- TASK REQUIREMENTS: Reproduce each line that includes the word "into".

- DATASET SECTION:
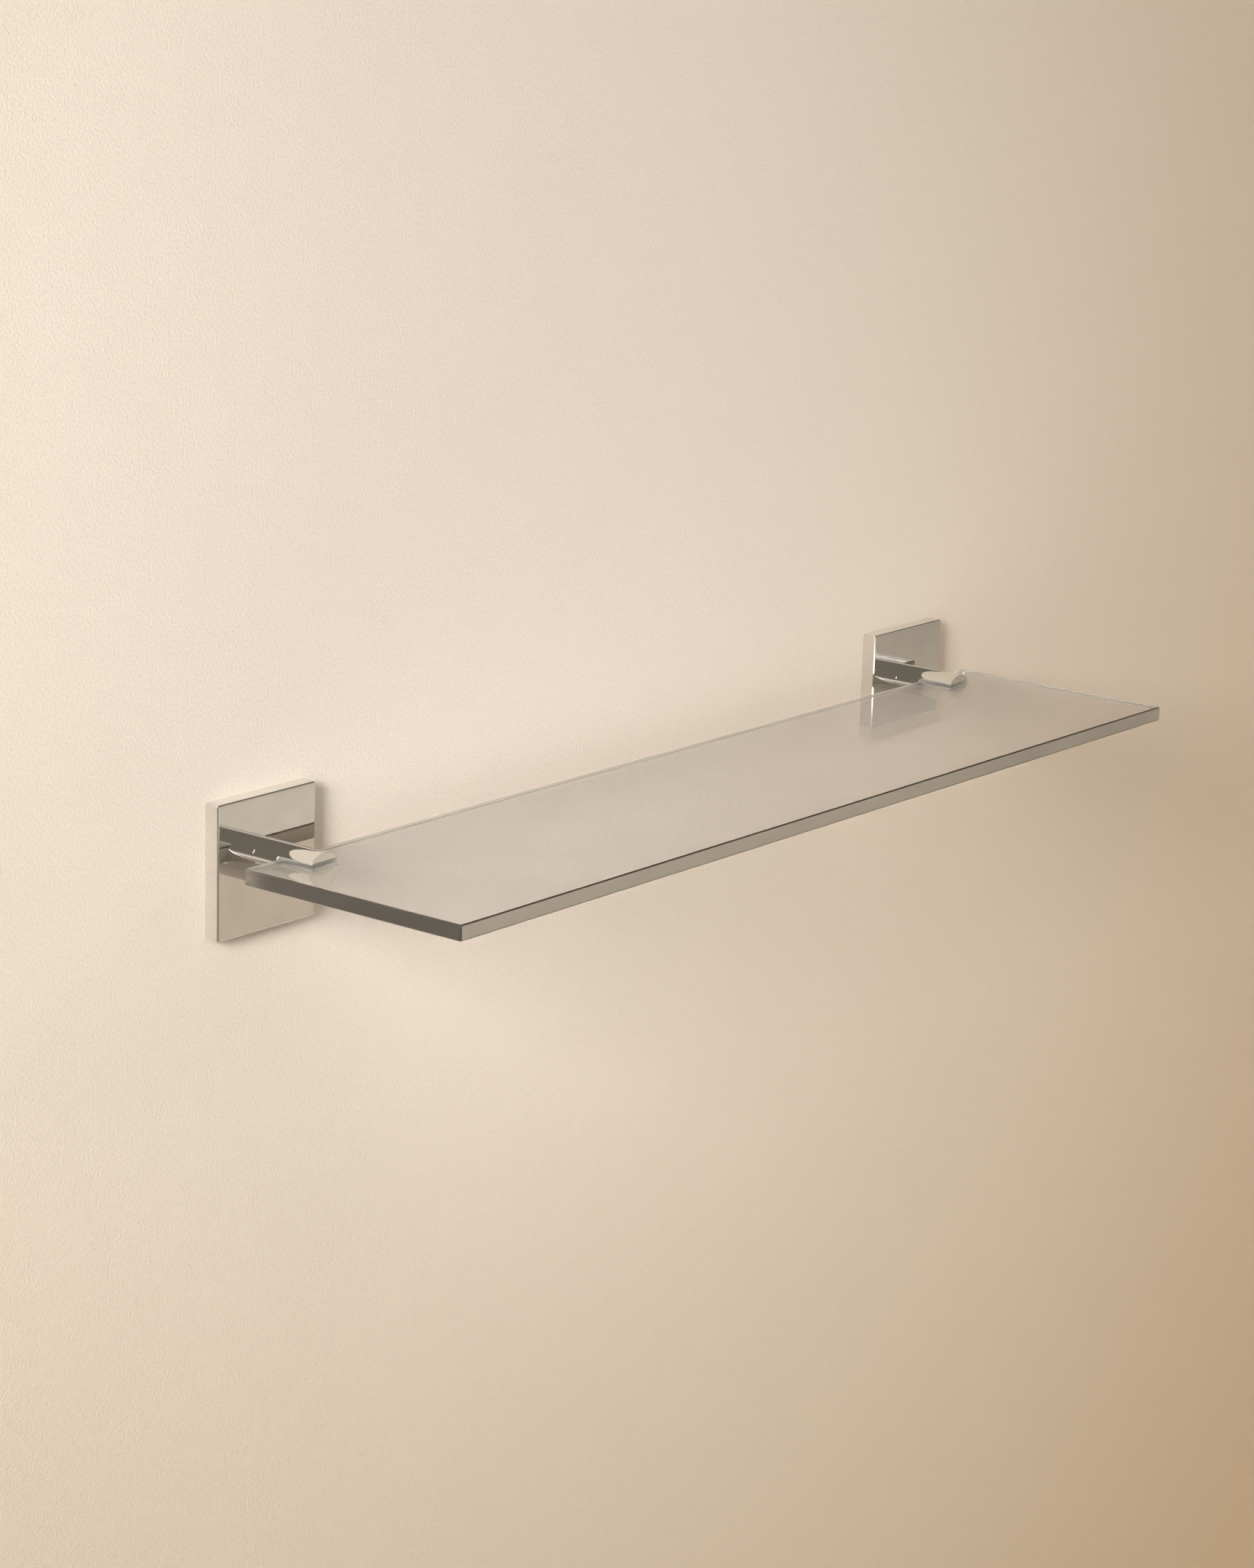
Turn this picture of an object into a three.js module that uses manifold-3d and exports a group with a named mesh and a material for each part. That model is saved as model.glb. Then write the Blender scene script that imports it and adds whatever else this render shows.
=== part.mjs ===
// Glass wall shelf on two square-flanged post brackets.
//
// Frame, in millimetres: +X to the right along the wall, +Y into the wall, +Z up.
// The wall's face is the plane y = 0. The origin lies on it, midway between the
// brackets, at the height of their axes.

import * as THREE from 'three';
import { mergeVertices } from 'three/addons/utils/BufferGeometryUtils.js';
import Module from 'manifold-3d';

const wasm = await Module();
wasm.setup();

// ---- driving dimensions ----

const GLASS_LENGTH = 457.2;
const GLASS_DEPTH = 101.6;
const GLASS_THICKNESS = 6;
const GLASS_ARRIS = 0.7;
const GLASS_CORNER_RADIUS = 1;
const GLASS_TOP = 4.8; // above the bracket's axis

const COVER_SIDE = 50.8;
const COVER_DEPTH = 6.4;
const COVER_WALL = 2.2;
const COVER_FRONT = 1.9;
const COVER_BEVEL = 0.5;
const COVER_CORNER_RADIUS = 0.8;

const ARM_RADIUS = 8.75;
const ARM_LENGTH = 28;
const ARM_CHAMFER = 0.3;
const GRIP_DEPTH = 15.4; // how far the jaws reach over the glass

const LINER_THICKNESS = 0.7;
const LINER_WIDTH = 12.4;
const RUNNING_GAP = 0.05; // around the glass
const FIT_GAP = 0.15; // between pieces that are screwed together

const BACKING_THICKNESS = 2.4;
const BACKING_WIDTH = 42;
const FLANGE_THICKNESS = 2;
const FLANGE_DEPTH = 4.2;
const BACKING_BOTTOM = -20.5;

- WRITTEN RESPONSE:
Turn this picture of an object into a three.js module that uses manifold-3d and exports a group with a named mesh and a material for each part. That model is saved as model.glb. Then write the Blender scene script that imports it and adds whatever else this render shows.
// Frame, in millimetres: +X to the right along the wall, +Y into the wall, +Z up.